2023年03月10日 12時53分25秒 | その他
 今般、三浦清志容疑者の逮捕により明るみに出た太陽光発電事業は、地球温暖化問題というグローバルな大舞台の上で繰り広げられてきた投資会社投資ファンド等の悪徳ビジネスの実態をも明らかにしているように思えます。

 報道内容が正しければ、三浦氏が手がけるトライベイ・キャピタルは、‘土地転がし’まがいのビジネスで利益を挙げていたそうです。例えば、固定価格買取制度を追い風として太陽光発電事業への参入を計画し、用地を準備した事業者がいたとします。この情報を入手した同社は、すぐさま同用地に隣接する土地を安値で買い占め、その後、同時業者に隣接地を買い取るように持ちかけるのです(土地の買取に応じない場合は、多額の通過料を請求・・・)。発電した電力を送るための送電線を引くためには、隣接する土地も必要として。そして、提案した土地の価格、驚くべきことに取得価格の10倍というのです。購入価格が1億円であれば売却時の価格は10億円となり、土地を転売するだけで、同社には9億円の利益が転がり込むのです。

 また、最初の容疑が投資詐欺であったように、同社には、詐欺罪の嫌疑もありました。住民の合意を示す書類を偽造して事業委託を受けながら、実際には、住民の反対で計画は頓挫しており、現地は更地のままであったというものです。しかも、出資金10億円の内、横領が疑われている2億5千万円は人件費とも述べていますので(トライベイ・キャピタルの社員は10名程度らしい・・・)、仮に同供述が事実であったとしても、法外な報酬も当然視していたことになります。

 三浦夫妻は揃って東京大学を卒業した学歴をもち、清志容疑者は元外務官僚であり、かつ、外資系大手コンサルティング会社であるマッキンゼーにも勤めた華々しいキャリアがあります。また、国際政治学者の三浦瑠麗氏もマスメディアへの登場により知名度が高く、かつ、政界や官界にも広い人脈がありました。しかも、同社が取得した事業は、低圧事業用太陽光発電所として固定価格買取制度の認定を受けていたそうです。多くの人々が同夫妻を信用し、投資話に引き込まれてしまうのも理解に難くはありません。そして、一件で数億円の利益が上がるのですから(2023年の目標は1000件・・・)、SNS等でも発信されてきた三浦夫妻のリッチな生活も頷けるのです(‘セレブ生活’の公開も、投資を呼び込むために太陽光発電事業の収益性の高さや有望性をアピールするための宣伝活動であったのかもしれない・・・)。

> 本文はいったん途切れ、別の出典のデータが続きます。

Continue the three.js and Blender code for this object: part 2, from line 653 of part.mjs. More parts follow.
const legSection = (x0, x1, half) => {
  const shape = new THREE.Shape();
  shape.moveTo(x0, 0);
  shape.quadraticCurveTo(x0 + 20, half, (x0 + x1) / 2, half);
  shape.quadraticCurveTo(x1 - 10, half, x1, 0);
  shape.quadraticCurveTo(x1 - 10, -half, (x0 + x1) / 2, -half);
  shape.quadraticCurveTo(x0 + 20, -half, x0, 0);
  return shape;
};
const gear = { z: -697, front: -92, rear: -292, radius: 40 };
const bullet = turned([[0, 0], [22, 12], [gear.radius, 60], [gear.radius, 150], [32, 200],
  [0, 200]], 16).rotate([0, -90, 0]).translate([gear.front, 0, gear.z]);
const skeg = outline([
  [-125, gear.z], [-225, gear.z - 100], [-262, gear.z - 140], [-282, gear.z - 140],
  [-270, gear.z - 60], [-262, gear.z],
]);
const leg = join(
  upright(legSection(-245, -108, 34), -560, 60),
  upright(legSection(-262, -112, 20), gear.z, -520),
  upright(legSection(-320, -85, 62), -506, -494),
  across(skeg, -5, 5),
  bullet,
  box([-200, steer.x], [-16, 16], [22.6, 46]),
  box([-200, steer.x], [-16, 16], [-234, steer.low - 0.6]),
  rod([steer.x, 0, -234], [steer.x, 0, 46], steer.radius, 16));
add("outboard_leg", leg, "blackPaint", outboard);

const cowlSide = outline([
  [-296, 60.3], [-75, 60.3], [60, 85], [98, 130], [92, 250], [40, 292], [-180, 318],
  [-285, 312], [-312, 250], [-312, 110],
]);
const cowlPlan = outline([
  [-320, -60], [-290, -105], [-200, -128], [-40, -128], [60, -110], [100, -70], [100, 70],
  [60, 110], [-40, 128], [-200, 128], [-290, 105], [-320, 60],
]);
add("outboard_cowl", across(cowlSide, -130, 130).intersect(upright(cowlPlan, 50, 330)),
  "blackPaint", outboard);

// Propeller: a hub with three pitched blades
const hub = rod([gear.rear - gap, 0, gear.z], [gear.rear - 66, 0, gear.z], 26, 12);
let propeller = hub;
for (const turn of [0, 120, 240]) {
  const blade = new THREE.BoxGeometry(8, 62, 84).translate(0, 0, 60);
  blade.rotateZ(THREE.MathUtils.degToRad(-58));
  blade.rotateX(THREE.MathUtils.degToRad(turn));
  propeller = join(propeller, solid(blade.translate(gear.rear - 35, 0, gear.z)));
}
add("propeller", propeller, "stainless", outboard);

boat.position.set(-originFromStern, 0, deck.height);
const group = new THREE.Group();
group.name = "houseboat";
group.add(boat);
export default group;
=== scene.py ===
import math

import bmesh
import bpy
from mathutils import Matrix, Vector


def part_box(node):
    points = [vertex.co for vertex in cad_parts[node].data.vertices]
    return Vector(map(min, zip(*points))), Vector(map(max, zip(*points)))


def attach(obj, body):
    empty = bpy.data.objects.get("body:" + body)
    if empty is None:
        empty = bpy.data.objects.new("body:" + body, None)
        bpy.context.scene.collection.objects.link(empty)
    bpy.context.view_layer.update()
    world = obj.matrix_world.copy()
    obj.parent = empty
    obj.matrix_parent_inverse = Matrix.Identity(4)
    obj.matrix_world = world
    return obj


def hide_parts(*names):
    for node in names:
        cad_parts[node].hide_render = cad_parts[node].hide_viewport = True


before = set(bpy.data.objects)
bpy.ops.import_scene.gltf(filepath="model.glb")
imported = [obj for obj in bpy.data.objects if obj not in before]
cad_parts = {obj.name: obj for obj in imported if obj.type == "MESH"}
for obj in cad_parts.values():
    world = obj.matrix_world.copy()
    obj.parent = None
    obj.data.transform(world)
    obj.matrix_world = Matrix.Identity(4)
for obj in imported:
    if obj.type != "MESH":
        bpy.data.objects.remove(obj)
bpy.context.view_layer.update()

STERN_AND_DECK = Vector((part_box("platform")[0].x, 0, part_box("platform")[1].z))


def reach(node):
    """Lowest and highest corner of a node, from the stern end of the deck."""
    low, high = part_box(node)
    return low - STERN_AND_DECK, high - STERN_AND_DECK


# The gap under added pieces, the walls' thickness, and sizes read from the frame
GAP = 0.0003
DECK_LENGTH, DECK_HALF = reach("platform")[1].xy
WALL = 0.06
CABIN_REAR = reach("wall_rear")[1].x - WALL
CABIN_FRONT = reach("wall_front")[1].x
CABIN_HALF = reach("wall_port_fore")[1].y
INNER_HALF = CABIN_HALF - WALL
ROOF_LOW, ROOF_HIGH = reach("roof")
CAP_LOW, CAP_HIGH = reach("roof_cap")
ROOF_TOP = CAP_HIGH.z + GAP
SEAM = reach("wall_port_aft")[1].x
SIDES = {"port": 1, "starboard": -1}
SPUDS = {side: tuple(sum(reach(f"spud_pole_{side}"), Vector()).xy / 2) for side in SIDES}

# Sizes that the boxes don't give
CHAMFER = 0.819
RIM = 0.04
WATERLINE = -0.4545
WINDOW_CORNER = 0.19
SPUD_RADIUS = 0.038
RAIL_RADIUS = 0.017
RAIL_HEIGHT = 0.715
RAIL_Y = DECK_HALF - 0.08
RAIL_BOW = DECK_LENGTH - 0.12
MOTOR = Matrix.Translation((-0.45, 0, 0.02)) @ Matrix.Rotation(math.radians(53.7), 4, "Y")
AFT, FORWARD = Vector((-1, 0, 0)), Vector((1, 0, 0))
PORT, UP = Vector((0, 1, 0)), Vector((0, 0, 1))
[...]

 しかしながら、この悪徳商法、結局は、行き詰まることとなったようです。トライベイの経営は‘自転車操業’であったとされているように、計画が行き詰まった事業も多く、多額の債務も抱えていたようです。その理由としては、太陽光発電所に吹きはじめた逆風によって住民の合意が得るのが難しくなったこと、固定価格買取制度において買い取り価格が下がったこと、そして、同社をはじめとした投資会社の強欲な体質、並びに、経営手法が、一般投資家や新規参入事業者にリスクとして認識されてきたこと、などを挙げることができましょう。実際に、今日では、太陽光発電事業から撤退する事業者や投資家も現れており、トライベイ・キャピタルの大手同業者も倒産しています。

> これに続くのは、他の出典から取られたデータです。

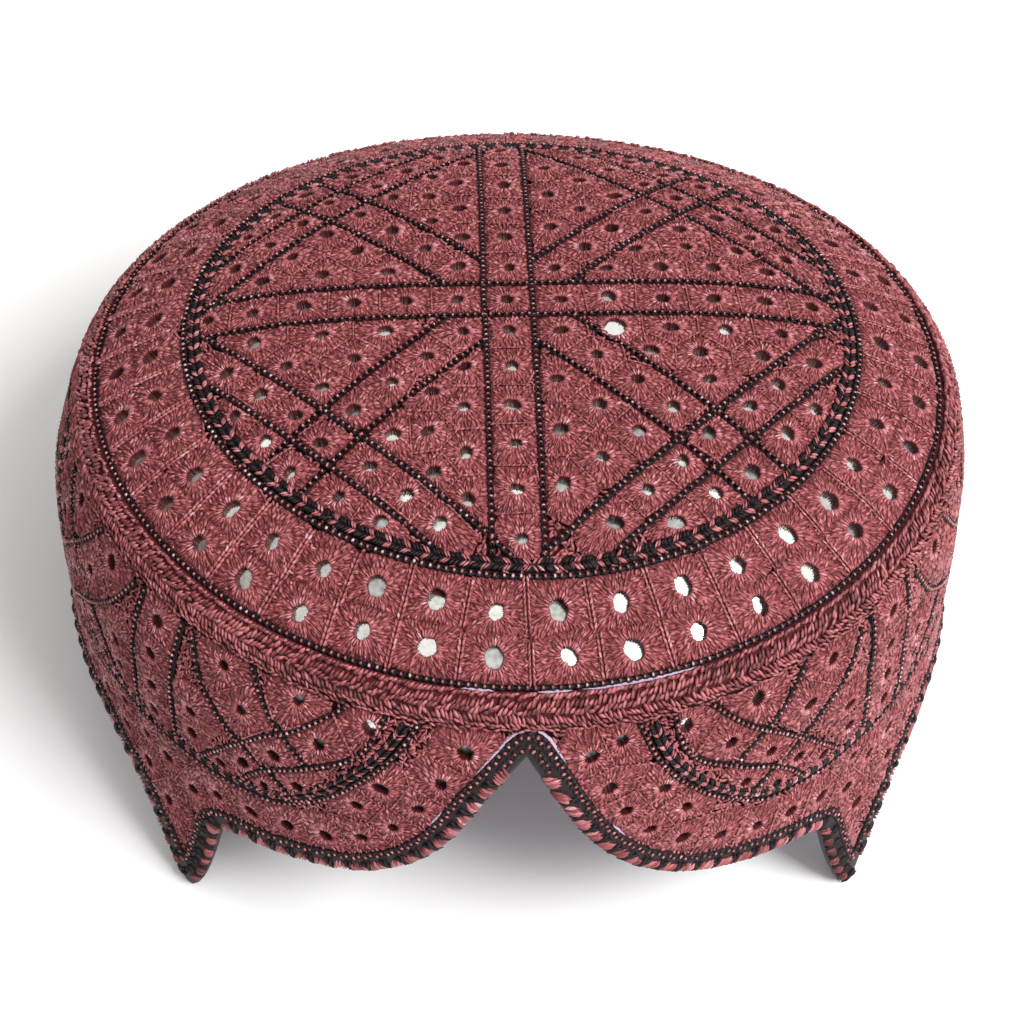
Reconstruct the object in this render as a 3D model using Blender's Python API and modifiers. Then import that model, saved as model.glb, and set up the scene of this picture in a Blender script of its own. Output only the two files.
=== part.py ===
"""A round embroidered cap with an arched front, as it stands by itself on a table.

Metres, +Z up, front towards -Y. The cap is drawn level in its own frame, whose origin is the
middle of the seam between crown and wall. An empty then leans it back onto its two front points
and the back of its rim, which are pressed flat where they meet the table at Z = 0.
Azimuth is counted from the front, positive towards +X.
"""

import math
from bisect import bisect_right
from typing import NamedTuple

import bmesh
import bpy
from mathutils import Matrix, Vector

MM = 0.001
MERGE = 0.001 * MM

# Crown
SEAM_RADIUS = 83.6 * MM
CROWN_RISE = 17.2 * MM
CROWN_POWER = 3.4
CLOTH = 2.6 * MM

# The soft cap is not quite round, its seam sits lower at front and back than at the sides, and its
# rim hangs a little lower at the front right.
OVAL = -0.014
SLANT = 0.012
SADDLE = 2.4 * MM
FOOT_LEAN = -1.9 * MM
RIGHT_DROP = 2.2 * MM
LEAN_FROM = 2.0 * MM
LEAN_DONE = 20.0 * MM

# Seam braid and edge binding
GAP = 0.4 * MM
BRAID_THICKNESS = 3.2 * MM
BINDING_WIDTH = 5.2 * MM
BINDING_THICKNESS = 3.6 * MM
PROUD = 0.5 * MM
INSET_STEPS = 24

# Little mirrors sewn into the cloth: the window left by the stitches, and how deep the glass lies.
WINDOW_RADIUS = 1.75 * MM
WINDOW_SIDES = 6
WINDOW_DEPTH = 0.9 * MM
CUTTER_REACH = 2.0 * MM
NORMAL_STEP = 1.0 * MM

# Crown embroidery, in its own plan: a ring, a cross, four spokes and four chords.
OUTER_ROWS = (71.5 * MM, 78.7 * MM)
OUTER_CELLS = 40
CROSS_PITCH = 9.9 * MM
CROSS_REACH = 6
SPOKE_START = 13.7 * MM
SPOKE_PITCH = 9.4 * MM
SPOKE_MIRRORS = 6
CHORD_DISTANCE = 50.2 * MM
CHORD_REACH = 3
FIELD_OFFSET = 9.2 * MM
FIELD_ROW = 6.9 * MM
FIELD_CENTRE = 36.0 * MM
LENS_DISTANCE = 58.0 * MM
LENS_PLACES = (10.2 * MM, 19.6 * MM)
CROSS_X = -1.5 * MM
CROSS_Y = 0.4 * MM

# Where the cap meets the table, this much of the cloth is pressed flat. The cap's frame stands
# a little off the middle of its footprint, which is at X = Y = 0.
PRESSED = 0.7 * MM
TABLE_SIDE = 400 * MM
TABLE_THICKNESS = 20 * MM
FRAME_X = 1.2 * MM
FRAME_Y = 3.8 * MM

SILK_COLOUR = (0.23, 0.055, 0.065)
BRAID_COLOUR = (0.30, 0.075, 0.085)
EDGING_COLOUR = (0.05, 0.02, 0.025)


class WallRow(NamedTuple):
    """How far the side stands outside the seam line at a depth below it."""

    depth: float
    out: float


class RimRow(NamedTuple):
    """Depth of the rim below the seam at an azimuth in degrees, to either side."""

    azimuth: float
    depth: float


class FieldRows(NamedTuple):
    """A triangle of mirrors between a cross band and a spoke: the count in each row, and their step."""

    counts: tuple
    step: float


BRAID_SECTION = (
    WallRow(0.25 * MM, 0.32 * MM),
    WallRow(1.40 * MM, 1.90 * MM),
    WallRow(3.00 * MM, 3.40 * MM),
    WallRow(5.00 * MM, 4.35 * MM),
)
WALL_SECTION = (
    WallRow(5.4 * MM, 4.5 * MM),
    WallRow(9.0 * MM, 5.95 * MM),
    WallRow(16.0 * MM, 7.8 * MM),
    WallRow(30.0 * MM, 9.1 * MM),
    WallRow(48.0 * MM, 9.6 * MM),
    WallRow(66.0 * MM, 11.8 * MM),
    WallRow(87.0 * MM, 13.8 * MM),
)
RIM = (
    RimRow(0.0, 10.5 * MM),
    RimRow(2.0, 15.2 * MM),
    RimRow(4.0, 20.6 * MM),
    RimRow(7.0, 29.9 * MM),
    RimRow(10.0, 37.2 * MM),
    RimRow(14.0, 43.6 * MM),
    RimRow(20.0, 49.0 * MM),
    RimRow(28.0, 52.2 * MM),
    RimRow(36.5, 54.6 * MM),
    RimRow(39.4, 56.8 * MM),
    RimRow(41.2, 67.0 * MM),
    RimRow(43.2, 77.0 * MM),
    RimRow(45.8, 83.8 * MM),
    RimRow(48.0, 77.4 * MM),
    RimRow(51.0, 69.4 * MM),
    RimRow(56.2, 61.4 * MM),
    RimRow(66.0, 56.4 * MM),
    RimRow(100.0, 56.0 * MM),
    RimRow(150.0, 63.2 * MM),
    RimRow(180.0, 64.0 * MM),
)
POINT_AZIMUTH = 45.8
WIDE_FIELD = FieldRows((4, 3, 1), 10.6 * MM)
NARROW_FIELD = FieldRows((3, 2, 1), 12.6 * MM)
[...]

 かくして、いよいよ太陽光バブルは終焉を迎えそうなのですが、同様のバブル崩壊は、実のところ、既に海外においては経験済みです。否、日本国が固定価格買取制度を開始した凡そ10年前の時点にあって、いち早く同制度を導入したスペインでは、太陽光発電事業におけるバブル崩壊が起きていたのです。このことは、日本国政府は、固定価格買取制度を導入すればバブルが発生するリスクを知りながら、敢えて同制度を取り入れたことを意味しています。コロナワクチンにつきましても、海外で健康被害の報告がありながら、日本国政府は、同ワクチンの接種を国を挙げて推進しており、リスク無視で海外の制度や政策を後追いする事例が後を絶ちません。

 日本国政府は、常々海外の政策をグローバル時代の先端的なモデルとして模倣してきましたが、既に失敗した事例まで模倣するのは、あまりにも愚かしいことです。制度的な欠陥が明白なのですから、せめてそれらを是正してから導入すべきです。しかしながら、こともあろうか、当時の民主党政権は、固定価格をドイツの2倍に設定し、欠陥、すなわち、バブル・リスクをさらに増強させる形で同制度をスタートさせているのです。

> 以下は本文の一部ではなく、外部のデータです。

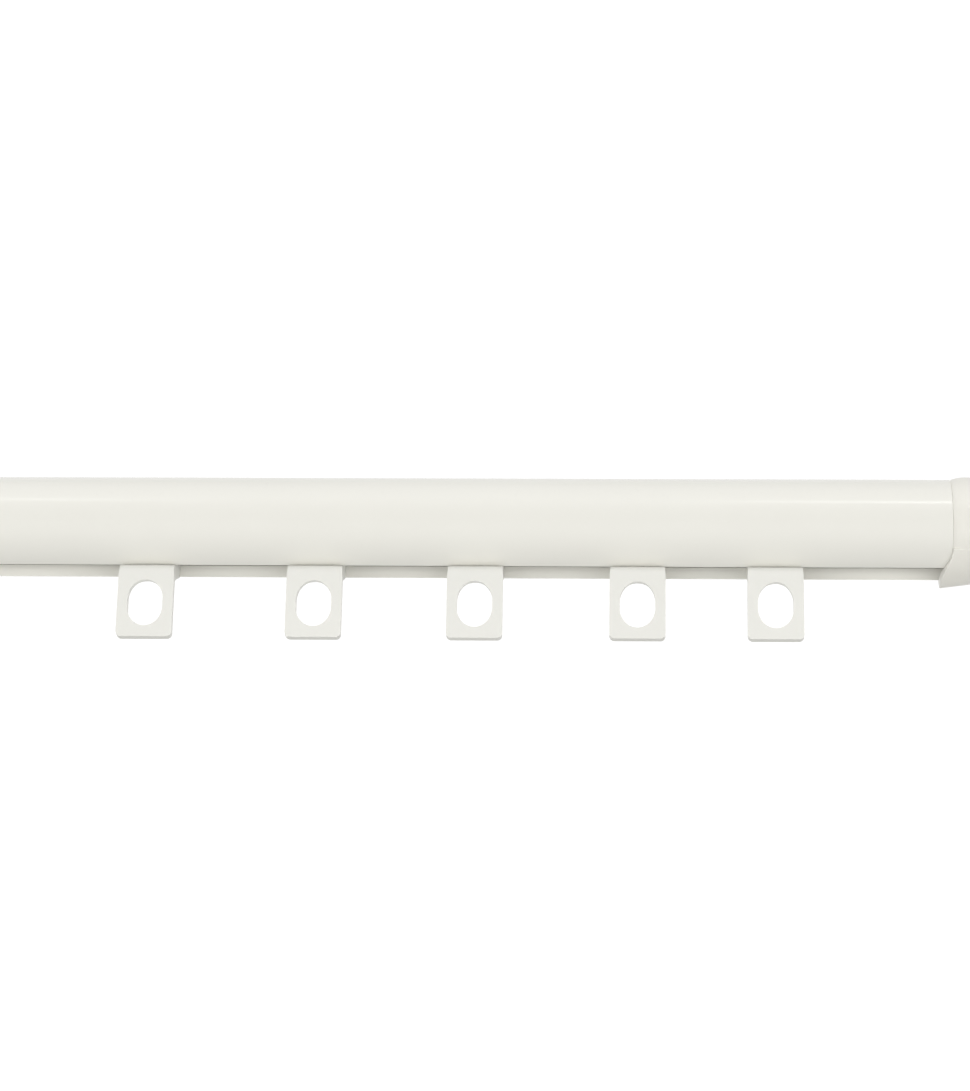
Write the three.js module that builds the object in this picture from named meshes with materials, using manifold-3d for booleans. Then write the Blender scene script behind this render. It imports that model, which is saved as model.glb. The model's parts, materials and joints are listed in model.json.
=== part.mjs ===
// A wall-mounted curtain rod: a slotted round tube, the eyelet gliders that run in it,
// an end cap at each end and two brackets. Millimetres. X runs along the rod, -Y points
// into the room, +Z is up, and the wall is the plane Y = 0 with the origin at mid-length.
import * as THREE from "three";
import { mergeVertices } from "three/addons/utils/BufferGeometryUtils.js";
import Module from "manifold-3d";

const wasm = await Module();
wasm.setup();

// ---- driving dimensions -------------------------------------------------------------
const CLEARANCE = 0.3; // between pieces that touch
const ROUND = 36; // sides of a large circle
const MEDIUM_ROUND = 24; // sides of a stem or a hub
const SMALL_ROUND = 16; // sides of a screw or a bore
const CORNER_STEPS = 4; // facets of a rounded corner
const OVERRUN = 1; // how far a cut runs past the surface, or a join into its neighbour

// The tube
const TUBE_LENGTH = 1200;
const TUBE_DIAMETER = 28;
const TUBE_WALL = 1;
const SLOT_WIDTH = 10;
const LIP_HEIGHT = 3.5; // the slot's edges are turned up into the tube and carry the gliders
const PROJECTION = 70; // from the wall to the tube's axis

// The gliders
const TAB_WIDTH = 15.4;
const TAB_HEIGHT = 17.6; // the flat face
const TAB_THICKNESS = 2.6;
const TAB_CORNER_RADIUS = 1.4;
const NECK_WIDTH = 14.8;
const GOOSENECK_DROP = 4.5; // from the slot's lips down to the flat face
const GOOSENECK_REACH = 5.2; // how far the flat face stands in front of the neck
const HEEL_THICKNESS = 2.6; // the neck's solid foot below the rear lip
const SWEEP_DROP = 3.2; // the hollow behind ends this far below the tab's top
const EYE_WIDTH = 9.7;
const EYE_HEIGHT = 13.8;
const EYE_LIFT = 10.2; // its centre above the tab's bottom edge
const EYE_SQUARENESS = 2.3; // exponent of the oval, 2 being an ellipse
const HEAD_LENGTH = 18; // the head runs inside the tube
const HEAD_THICKNESS = 1.9;
const SLOT_CLEARANCE = 0.6; // each side of the neck in the slot
const RUNNING_CLEARANCE = 0.4; // under the head and at its edges
const SWEEP_STEPS = 6; // facets down the gooseneck's hollow side

// Where the gliders stand: distances in from the right end, then evenly to the left end
const RIGHT_GLIDERS = [48.5, 86.3, 131, 175.3, 221.9];
const LEFT_GLIDER_COUNT = 7;
const LEFT_MARGIN = 90; // the leftmost glider to the left end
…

 ‘愚か’と言ってしまいますとそれまでなのですが、本当に、日本国政府は、欠陥に気がつかない愚かな政府であったのでしょうか。仮に、思慮に欠けた単なる判断ミスではないとしますと、これは、固定価格買取制度のバブル効果を十分に理解した上での計画的な導入であった可能性も捨て切れません。投資額が膨らむバブリングの時に十分な利益を吸い上げ、それが崩壊する前に逃げてしまうという作戦です(トライベイも香港、シンガポール、フィリピンに事業拠点を設けているので、既に海外に資産を移している可能性も・・・)。A国で制度を導入させてバブルを崩壊させた後、B国に移り、B国でも同制度を導入させることに成功すれば、同様の手法で莫大な利益を得ることができます。もちろん、所謂‘太陽光ビジネス’の計画者は、同制度に“政治家の利権”を組み込むことも忘れてはいなかったようです。つまり、太陽光発電事業は、グローバルな視点からすれば‘焼き畑’ビジネスであると見立てれば、日本国政府が制度導入を急いだ理由にも説明が付くのです。

 地球温暖化問題につきましては、科学的な見地からの懐疑論がありながらも二酸化炭素犯人説が定説化し、何れの政府も強引に太陽光発電促進政策を推し進めてきました。しかしながら、本当のところは、この政策、一体、‘誰の利益’のためなのでしょうか。リベラルなグローバル・エリートも保守的なエリートも偽善者か‘偽旗者’であり、政治家やマスコミ、並びに、内外の宗教団体とも結託した巨悪の一味(金融・経済財閥系の世界権力・・・)であるのかもしれません。このままでは、未来永劫にわたって国民は重い負担や損失に耐えねばならなくなりますので、再生エネ事業に組み込まれた反社会的なビジネスや仕組みは、何としても取り除かなければならないのではないかと思うのです。